----- EXERCISE INPUT

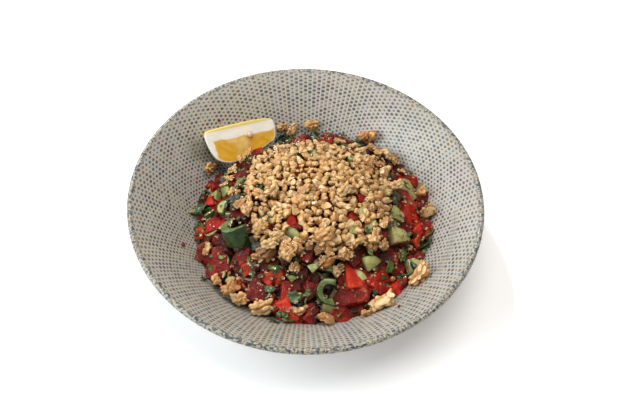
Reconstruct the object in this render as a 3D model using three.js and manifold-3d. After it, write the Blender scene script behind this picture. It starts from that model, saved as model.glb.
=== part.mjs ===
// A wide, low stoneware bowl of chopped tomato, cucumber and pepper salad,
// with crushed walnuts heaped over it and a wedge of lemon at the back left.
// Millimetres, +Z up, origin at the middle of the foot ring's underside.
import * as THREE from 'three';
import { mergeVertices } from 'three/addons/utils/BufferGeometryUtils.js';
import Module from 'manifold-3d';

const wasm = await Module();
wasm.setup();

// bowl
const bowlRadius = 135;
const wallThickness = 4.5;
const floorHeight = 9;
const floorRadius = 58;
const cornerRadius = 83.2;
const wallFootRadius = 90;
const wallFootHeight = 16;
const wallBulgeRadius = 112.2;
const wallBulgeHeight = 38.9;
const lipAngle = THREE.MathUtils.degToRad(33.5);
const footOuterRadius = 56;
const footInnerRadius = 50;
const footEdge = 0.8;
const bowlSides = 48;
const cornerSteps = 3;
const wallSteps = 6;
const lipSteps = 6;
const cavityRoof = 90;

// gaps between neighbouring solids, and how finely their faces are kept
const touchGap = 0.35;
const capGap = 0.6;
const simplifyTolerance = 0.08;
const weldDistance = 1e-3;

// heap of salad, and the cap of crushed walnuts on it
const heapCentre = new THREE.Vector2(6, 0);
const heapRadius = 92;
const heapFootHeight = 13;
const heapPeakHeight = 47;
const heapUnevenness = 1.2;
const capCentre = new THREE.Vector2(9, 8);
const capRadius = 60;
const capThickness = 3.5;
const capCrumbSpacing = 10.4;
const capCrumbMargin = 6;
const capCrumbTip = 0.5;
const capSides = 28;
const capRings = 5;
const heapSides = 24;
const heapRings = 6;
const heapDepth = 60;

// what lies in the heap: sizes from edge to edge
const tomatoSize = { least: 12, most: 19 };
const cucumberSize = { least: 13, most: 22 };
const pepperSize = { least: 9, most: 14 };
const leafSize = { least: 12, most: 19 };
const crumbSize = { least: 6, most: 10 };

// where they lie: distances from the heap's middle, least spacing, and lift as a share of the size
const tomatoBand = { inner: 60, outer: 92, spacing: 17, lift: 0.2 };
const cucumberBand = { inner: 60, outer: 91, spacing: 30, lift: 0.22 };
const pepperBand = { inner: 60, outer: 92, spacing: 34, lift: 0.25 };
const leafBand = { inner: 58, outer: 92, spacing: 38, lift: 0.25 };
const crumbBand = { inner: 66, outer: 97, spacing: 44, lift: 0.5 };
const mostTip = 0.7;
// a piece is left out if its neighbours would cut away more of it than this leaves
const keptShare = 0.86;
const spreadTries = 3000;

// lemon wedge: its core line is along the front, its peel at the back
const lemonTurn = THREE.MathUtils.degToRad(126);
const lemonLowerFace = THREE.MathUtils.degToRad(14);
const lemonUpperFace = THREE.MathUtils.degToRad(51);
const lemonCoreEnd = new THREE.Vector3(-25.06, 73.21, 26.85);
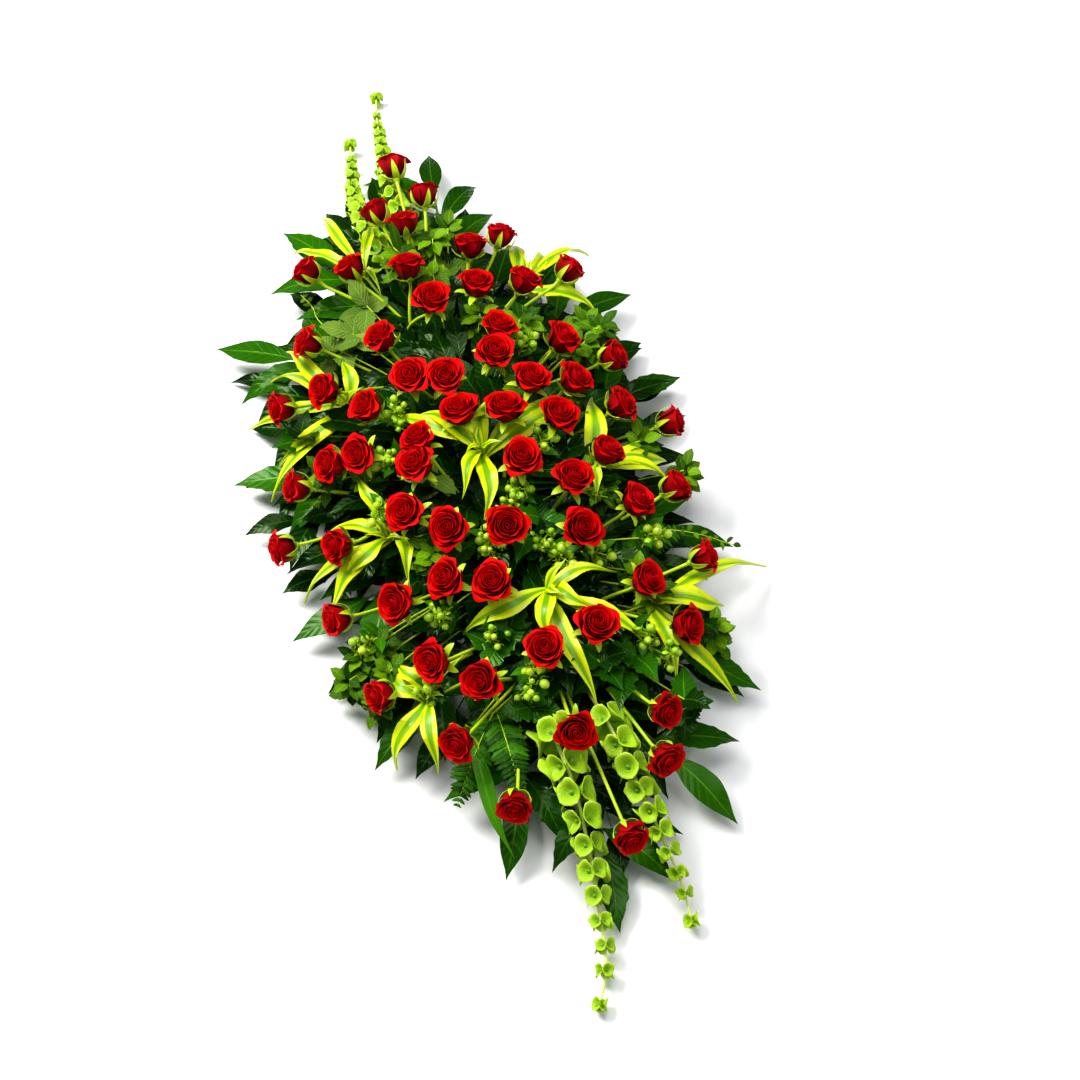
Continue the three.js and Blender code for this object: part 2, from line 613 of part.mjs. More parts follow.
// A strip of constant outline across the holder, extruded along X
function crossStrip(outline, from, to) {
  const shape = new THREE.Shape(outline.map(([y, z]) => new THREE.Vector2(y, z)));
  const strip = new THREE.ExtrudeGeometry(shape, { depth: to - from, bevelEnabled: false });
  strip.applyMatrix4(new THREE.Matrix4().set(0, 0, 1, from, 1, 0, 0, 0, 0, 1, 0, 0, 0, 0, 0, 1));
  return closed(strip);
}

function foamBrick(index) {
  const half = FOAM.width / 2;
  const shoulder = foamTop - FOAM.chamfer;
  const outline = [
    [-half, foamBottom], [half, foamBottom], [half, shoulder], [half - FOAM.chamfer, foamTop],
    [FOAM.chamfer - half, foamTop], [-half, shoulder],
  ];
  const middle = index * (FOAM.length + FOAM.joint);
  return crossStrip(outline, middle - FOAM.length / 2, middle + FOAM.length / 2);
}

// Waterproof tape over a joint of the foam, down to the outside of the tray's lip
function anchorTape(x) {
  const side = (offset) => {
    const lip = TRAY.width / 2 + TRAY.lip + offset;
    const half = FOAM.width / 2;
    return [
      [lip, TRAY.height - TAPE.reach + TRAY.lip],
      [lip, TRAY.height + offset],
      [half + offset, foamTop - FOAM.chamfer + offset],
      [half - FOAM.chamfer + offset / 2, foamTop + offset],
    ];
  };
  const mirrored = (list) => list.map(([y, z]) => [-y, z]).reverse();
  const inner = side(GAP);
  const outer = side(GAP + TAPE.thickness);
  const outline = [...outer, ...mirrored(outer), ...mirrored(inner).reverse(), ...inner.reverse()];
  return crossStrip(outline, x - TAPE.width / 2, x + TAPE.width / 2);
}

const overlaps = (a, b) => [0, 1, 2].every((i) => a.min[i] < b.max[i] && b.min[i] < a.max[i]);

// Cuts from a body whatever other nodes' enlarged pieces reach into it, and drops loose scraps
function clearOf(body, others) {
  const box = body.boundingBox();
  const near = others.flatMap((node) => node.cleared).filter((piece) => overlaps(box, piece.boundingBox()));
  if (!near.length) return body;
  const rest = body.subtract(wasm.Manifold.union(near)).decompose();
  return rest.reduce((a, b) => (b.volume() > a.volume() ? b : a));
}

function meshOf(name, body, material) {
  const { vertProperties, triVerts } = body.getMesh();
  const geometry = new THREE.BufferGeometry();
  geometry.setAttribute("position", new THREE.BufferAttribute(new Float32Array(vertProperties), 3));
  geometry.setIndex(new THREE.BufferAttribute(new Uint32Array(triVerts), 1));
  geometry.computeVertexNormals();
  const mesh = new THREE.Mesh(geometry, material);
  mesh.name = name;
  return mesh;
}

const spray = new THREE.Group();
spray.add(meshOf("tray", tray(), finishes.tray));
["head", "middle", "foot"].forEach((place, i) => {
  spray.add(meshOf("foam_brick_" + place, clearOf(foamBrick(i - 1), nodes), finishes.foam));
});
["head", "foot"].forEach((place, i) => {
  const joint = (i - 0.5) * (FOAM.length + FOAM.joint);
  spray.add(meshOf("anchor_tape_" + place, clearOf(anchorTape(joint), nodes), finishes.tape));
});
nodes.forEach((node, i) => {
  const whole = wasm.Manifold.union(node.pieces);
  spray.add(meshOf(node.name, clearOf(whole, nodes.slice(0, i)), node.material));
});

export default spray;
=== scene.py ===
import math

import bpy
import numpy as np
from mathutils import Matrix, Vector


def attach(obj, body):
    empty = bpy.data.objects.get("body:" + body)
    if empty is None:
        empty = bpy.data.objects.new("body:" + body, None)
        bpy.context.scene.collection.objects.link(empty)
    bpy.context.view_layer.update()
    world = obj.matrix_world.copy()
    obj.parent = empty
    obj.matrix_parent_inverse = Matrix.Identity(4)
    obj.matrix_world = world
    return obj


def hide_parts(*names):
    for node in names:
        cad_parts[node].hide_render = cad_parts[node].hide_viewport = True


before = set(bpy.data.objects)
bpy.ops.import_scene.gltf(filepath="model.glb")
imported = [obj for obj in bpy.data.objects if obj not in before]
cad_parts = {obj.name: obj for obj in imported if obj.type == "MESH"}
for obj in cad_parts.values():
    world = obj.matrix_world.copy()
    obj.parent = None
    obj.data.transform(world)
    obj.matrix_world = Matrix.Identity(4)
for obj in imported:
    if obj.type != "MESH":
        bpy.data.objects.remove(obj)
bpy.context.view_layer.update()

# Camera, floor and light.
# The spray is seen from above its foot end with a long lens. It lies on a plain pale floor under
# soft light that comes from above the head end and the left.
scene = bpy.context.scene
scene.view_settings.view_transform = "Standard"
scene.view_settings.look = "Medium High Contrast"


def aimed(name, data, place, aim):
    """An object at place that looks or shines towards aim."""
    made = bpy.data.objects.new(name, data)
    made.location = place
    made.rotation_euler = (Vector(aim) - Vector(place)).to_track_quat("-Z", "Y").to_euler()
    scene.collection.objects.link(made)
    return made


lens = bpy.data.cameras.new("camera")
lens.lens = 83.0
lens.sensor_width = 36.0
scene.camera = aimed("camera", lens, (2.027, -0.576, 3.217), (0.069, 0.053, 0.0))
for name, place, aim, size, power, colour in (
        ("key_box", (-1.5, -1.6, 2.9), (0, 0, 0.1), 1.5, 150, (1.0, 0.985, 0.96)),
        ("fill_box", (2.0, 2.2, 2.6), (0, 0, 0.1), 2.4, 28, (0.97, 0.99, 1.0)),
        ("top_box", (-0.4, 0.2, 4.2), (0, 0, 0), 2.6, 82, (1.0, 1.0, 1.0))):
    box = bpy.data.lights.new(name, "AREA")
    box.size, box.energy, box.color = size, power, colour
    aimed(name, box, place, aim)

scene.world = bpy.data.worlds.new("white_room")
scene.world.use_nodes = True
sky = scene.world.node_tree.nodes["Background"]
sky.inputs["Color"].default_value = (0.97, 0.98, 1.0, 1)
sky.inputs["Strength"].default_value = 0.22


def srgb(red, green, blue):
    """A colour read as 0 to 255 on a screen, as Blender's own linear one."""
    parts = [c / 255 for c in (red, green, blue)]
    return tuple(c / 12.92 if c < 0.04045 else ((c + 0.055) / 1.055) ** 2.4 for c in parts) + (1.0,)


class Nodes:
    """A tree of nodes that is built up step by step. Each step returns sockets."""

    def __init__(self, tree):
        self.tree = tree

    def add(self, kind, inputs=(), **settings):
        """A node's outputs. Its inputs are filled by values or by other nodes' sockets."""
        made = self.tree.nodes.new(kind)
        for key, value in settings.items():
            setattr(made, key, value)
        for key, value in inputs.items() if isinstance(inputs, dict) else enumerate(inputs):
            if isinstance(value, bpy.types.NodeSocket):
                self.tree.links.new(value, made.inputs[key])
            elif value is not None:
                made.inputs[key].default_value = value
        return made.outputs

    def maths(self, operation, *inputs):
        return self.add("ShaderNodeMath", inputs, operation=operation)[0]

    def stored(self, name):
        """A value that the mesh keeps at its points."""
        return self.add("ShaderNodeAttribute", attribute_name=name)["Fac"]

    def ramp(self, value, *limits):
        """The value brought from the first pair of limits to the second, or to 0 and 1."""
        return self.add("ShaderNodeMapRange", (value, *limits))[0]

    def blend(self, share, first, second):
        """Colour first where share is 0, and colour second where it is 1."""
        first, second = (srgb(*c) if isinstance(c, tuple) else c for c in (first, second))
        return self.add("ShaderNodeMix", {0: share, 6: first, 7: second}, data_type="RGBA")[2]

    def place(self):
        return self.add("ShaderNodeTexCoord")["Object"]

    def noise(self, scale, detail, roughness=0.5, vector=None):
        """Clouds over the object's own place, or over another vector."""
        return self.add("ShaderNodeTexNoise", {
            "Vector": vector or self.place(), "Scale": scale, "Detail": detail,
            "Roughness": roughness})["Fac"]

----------

* YOUR TASK
Exactly the lines from the line that has "const spray = new THREE.Group();" through the line that has "for node in" are to be repeated, both included, with nothing added.

* REPLY TO THE TASK
const spray = new THREE.Group();
spray.add(meshOf("tray", tray(), finishes.tray));
["head", "middle", "foot"].forEach((place, i) => {
  spray.add(meshOf("foam_brick_" + place, clearOf(foamBrick(i - 1), nodes), finishes.foam));
});
["head", "foot"].forEach((place, i) => {
  const joint = (i - 0.5) * (FOAM.length + FOAM.joint);
  spray.add(meshOf("anchor_tape_" + place, clearOf(anchorTape(joint), nodes), finishes.tape));
});
nodes.forEach((node, i) => {
  const whole = wasm.Manifold.union(node.pieces);
  spray.add(meshOf(node.name, clearOf(whole, nodes.slice(0, i)), node.material));
});

export default spray;
=== scene.py ===
import math

import bpy
import numpy as np
from mathutils import Matrix, Vector


def attach(obj, body):
    empty = bpy.data.objects.get("body:" + body)
    if empty is None:
        empty = bpy.data.objects.new("body:" + body, None)
        bpy.context.scene.collection.objects.link(empty)
    bpy.context.view_layer.update()
    world = obj.matrix_world.copy()
    obj.parent = empty
    obj.matrix_parent_inverse = Matrix.Identity(4)
    obj.matrix_world = world
    return obj


def hide_parts(*names):
    for node in names:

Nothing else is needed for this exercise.